═══ PROVIDED MATERIAL ═══
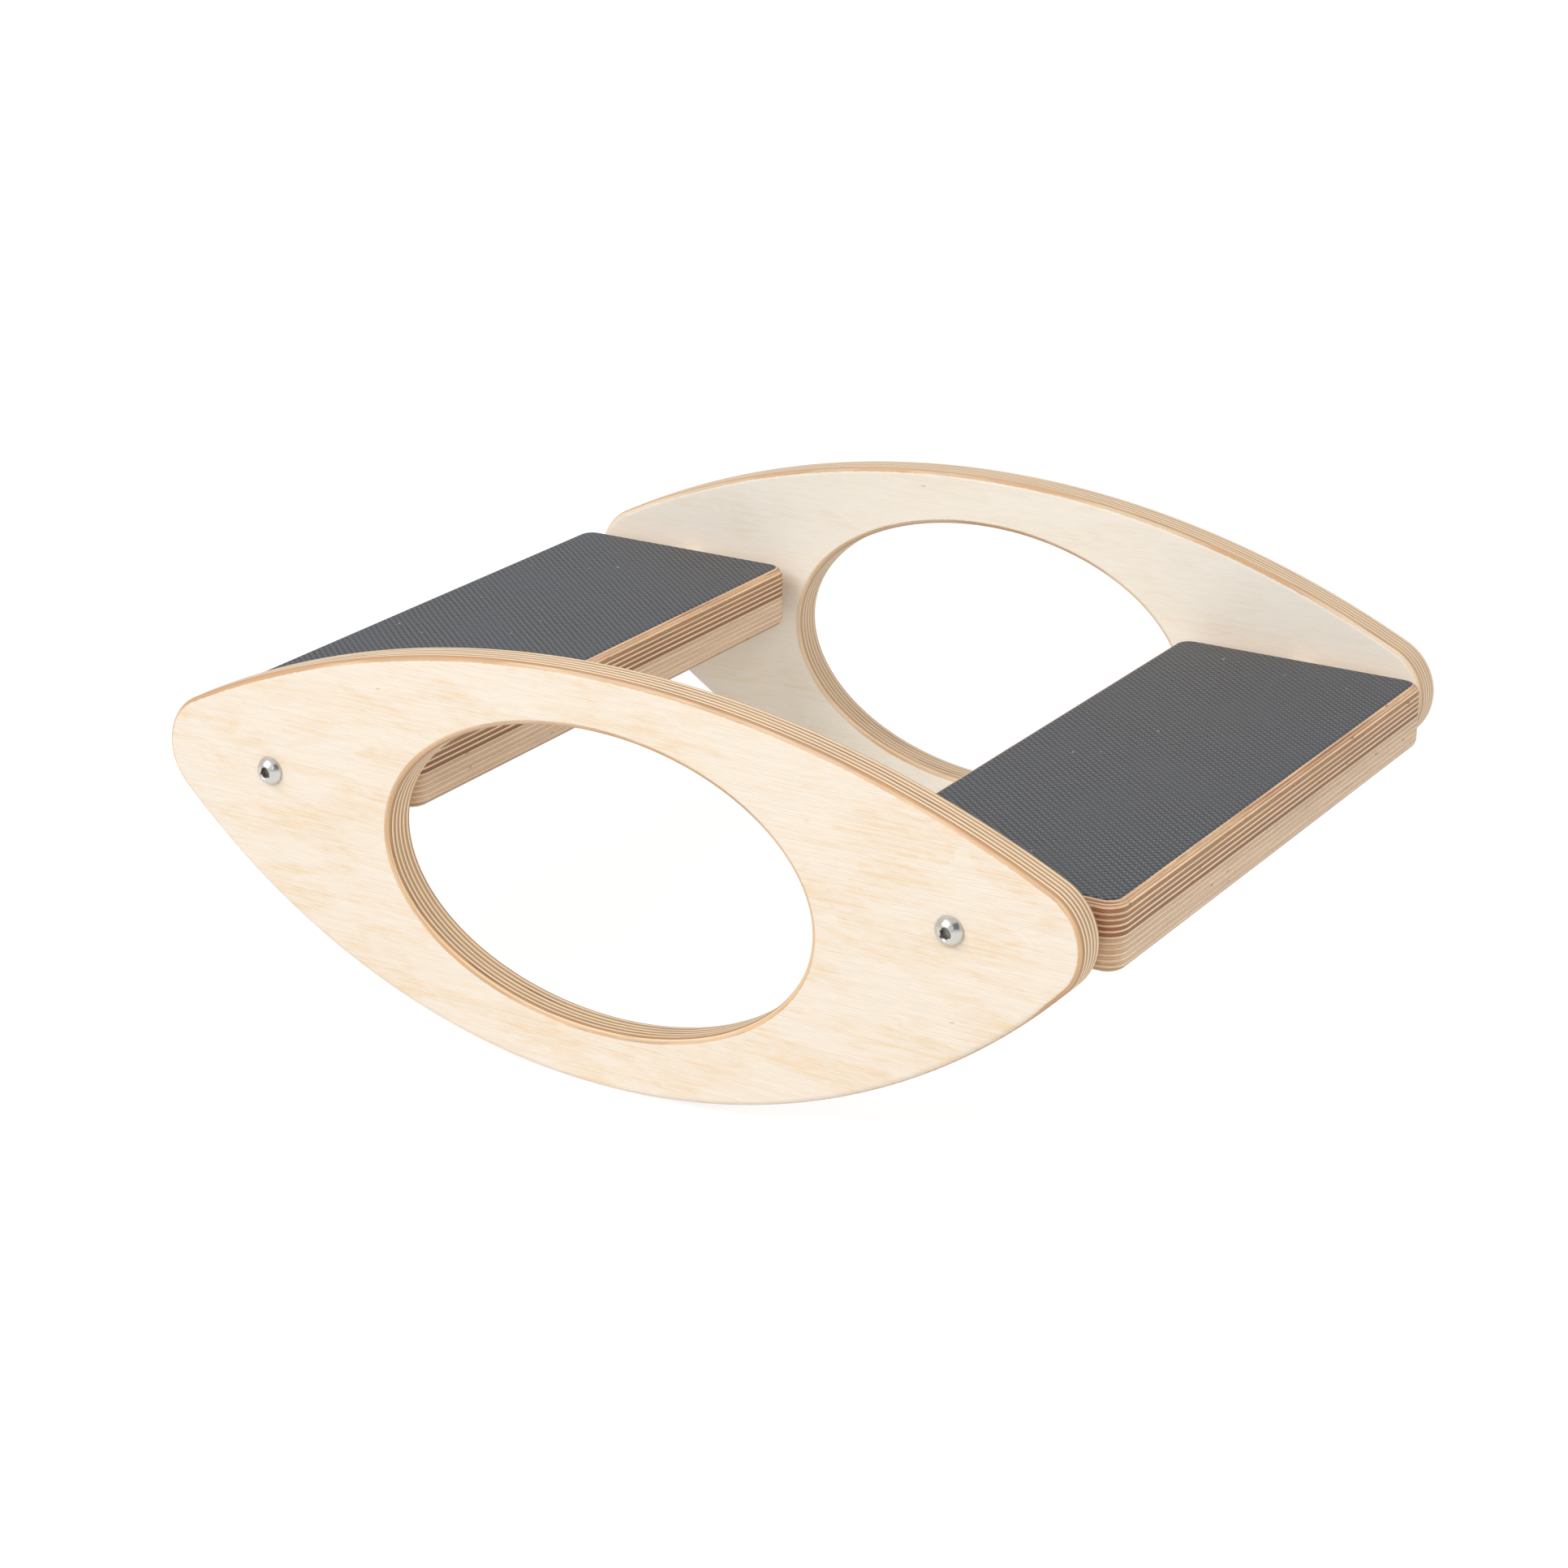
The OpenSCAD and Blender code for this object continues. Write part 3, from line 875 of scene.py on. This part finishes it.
def studio_floor():
    """A pale floor. The camera sees a glow and a faint matt floor, whose sum is white where no
    shadow falls. The light that falls on the rocker comes from a plain matt floor."""
    mesh = bpy.data.meshes.new("floor")
    bm = bmesh.new()
    bmesh.ops.create_grid(bm, x_segments=1, y_segments=1, size=FLOOR_HALF_WIDTH)
    bm.to_mesh(mesh)
    bm.free()
    floor = bpy.data.objects.new("studio_floor", mesh)
    bpy.context.scene.collection.objects.link(floor)
    paint = Finish("floor_paint")
    matt = paint.node("ShaderNodeBsdfDiffuse", None, {"Color": (0.82, 0.82, 0.81)})
    faint = paint.node("ShaderNodeBsdfDiffuse", None, {"Color": (0.30, 0.30, 0.30)})
    glow = paint.node("ShaderNodeEmission", None, {"Color": WHITE, "Strength": FLOOR_GLOW})
    white = paint.node("ShaderNodeAddShader", None, {0: glow, 1: faint})
    parts = {0: seen_directly(paint.tree), 1: matt, 2: white}
    shader = paint.node("ShaderNodeMixShader", None, parts)
    output = paint.tree.nodes.new("ShaderNodeOutputMaterial")
    paint.tree.links.new(shader.socket, output.inputs["Surface"])
    mesh.materials.append(paint.material)


def studio_world():
    """A world that is white to the camera and lights the rocker more weakly."""
    world = bpy.data.worlds.new("studio_world")
    bpy.context.scene.world = world
    world.use_nodes = True
    tree = world.node_tree
    tree.nodes.clear()
    strength = seen_directly(tree) * (1.0 - WORLD_LIGHT) + WORLD_LIGHT
    back = tree.nodes.new("ShaderNodeBackground")
    plug(tree, back.inputs["Strength"], strength)
    output = tree.nodes.new("ShaderNodeOutputWorld")
    tree.links.new(back.outputs[0], output.inputs["Surface"])


def softbox(name, place, size, watts):
    """A rectangular lamp that shines on the rocker."""
    lamp = bpy.data.lights.new(name, "AREA")
    lamp.shape = "RECTANGLE"
    lamp.size, lamp.size_y = size
    lamp.energy = watts
    made = bpy.data.objects.new(name, lamp)
    made.location = place
    made.rotation_mode = "QUATERNION"
    made.rotation_quaternion = (Vector(ROCKER_MIDDLE) - Vector(place)).to_track_quat("-Z", "Y")
    bpy.context.scene.collection.objects.link(made)


def flag(name, place, aim, size):
    """A dark card beside the camera, which only polished metal shows."""
    mesh = bpy.data.meshes.new(name)
    bm = bmesh.new()
    bmesh.ops.create_grid(bm, x_segments=1, y_segments=1, size=0.5)
    turn = (Vector(aim) - Vector(place)).to_track_quat("-Z", "Y").to_matrix().to_4x4()
    moved(bm, Matrix.Translation(place) @ turn @ Matrix.Diagonal((*size, 1.0, 1.0)))
    bm.to_mesh(mesh)
    bm.free()
    card = bpy.data.objects.new(name, mesh)
    bpy.context.scene.collection.objects.link(card)
    paint = Finish(name)
    mesh.materials.append(paint.surface(Base_Color=(0.03, 0.03, 0.03), Roughness=0.8))
    card.visible_camera = False
    card.visible_diffuse = False
    card.visible_shadow = False


def camera():
    """The photograph's camera. Its shift puts the image's axis where the photograph has it."""
    azimuth, elevation, roll = (
        math.radians(angle) for angle in (CAMERA_AZIMUTH, CAMERA_ELEVATION, CAMERA_ROLL))
    back = Vector((
        math.sin(azimuth) * math.cos(elevation),
        -math.cos(azimuth) * math.cos(elevation),
        math.sin(elevation),
    ))
    data = bpy.data.cameras.new("photo_camera")
    data.sensor_width = SENSOR_WIDTH
    data.lens = IMAGE_FOCUS / IMAGE_WIDTH * SENSOR_WIDTH
    data.shift_x = (IMAGE_WIDTH / 2 - IMAGE_AXIS[0]) / IMAGE_WIDTH
    data.shift_y = (IMAGE_AXIS[1] - IMAGE_WIDTH / 2) / IMAGE_WIDTH
    data.clip_start, data.clip_end = 0.05, 100.0
    made = bpy.data.objects.new("photo_camera", data)
    made.location = Vector(CAMERA_AIM) + back * CAMERA_DISTANCE
    made.rotation_mode = "QUATERNION"
    level = (-back).to_track_quat("-Z", "Y")
    made.rotation_quaternion = level @ Matrix.Rotation(-roll, 3, "Z").to_quaternion()
    bpy.context.scene.collection.objects.link(made)
    bpy.context.scene.camera = made


PANEL_FINISH = {
    "front": panel_birch(
        "birch_panel_front",
        seed=1.7,
        pale=tone(238, 227, 213),
        warm=tone(232, 207, 174),
        skins=(tone(196, 152, 108), tone(222, 184, 142)),
        figure=1.0,
    ),
    "rear": panel_birch(
        "birch_panel_rear",
        seed=6.3,
        pale=tone(247, 240, 228),
        warm=tone(238, 222, 198),
        skins=(tone(216, 186, 150), tone(236, 212, 182)),
        figure=0.6,
    ),
}
BOARD_FINISH = {
    "left": board_birch("birch_board_left", 3.1),
    "right": board_birch("birch_board_right", 8.6),
}
FILM_FINISH = mesh_film("mesh_film")
SCREW_FINISH = polished_steel("polished_steel")
SLEEVE_FINISH = turned_steel("turned_steel")
SPACER_FINISH = nylon("nylon")
INSERT_FINISH = insert_brass("insert_brass")

for end in ENDS:
    side_panel(end)
for side in SIDES:
    footboard(side)
    grip_film(side)
for end in ENDS:
    for side in SIDES:
        pivot_screw(side, end, SOCKET_TURNS[f"{end}_{side}"])
        pivot_spacer(side, end)
        dressed(f"pivot_sleeve_{end}_{side}", SLEEVE_FINISH)
        dressed(f"threaded_insert_{end}_{side}", INSERT_FINISH)

studio_floor()
studio_world()
softbox("key", place=(-1.6, -2.9, 3.0), size=(3.0, 2.4), watts=101.0)
softbox("fill", place=(2.4, -2.4, 2.4), size=(2.0, 2.0), watts=38.0)
flag("dark_flag", place=(2.0, -1.4, 1.75), aim=(0.0, 0.0, 0.12), size=(2.2, 2.2))
camera()
bpy.context.scene.view_settings.view_transform = "Standard"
═══
| SHORT TASK |
For this exercise, gather every line of the data that contains the word "from".

| TASK SOLUTION |
The OpenSCAD and Blender code for this object continues. Write part 3, from line 875 of scene.py on. This part finishes it.
    shadow falls. The light that falls on the rocker comes from a plain matt floor."""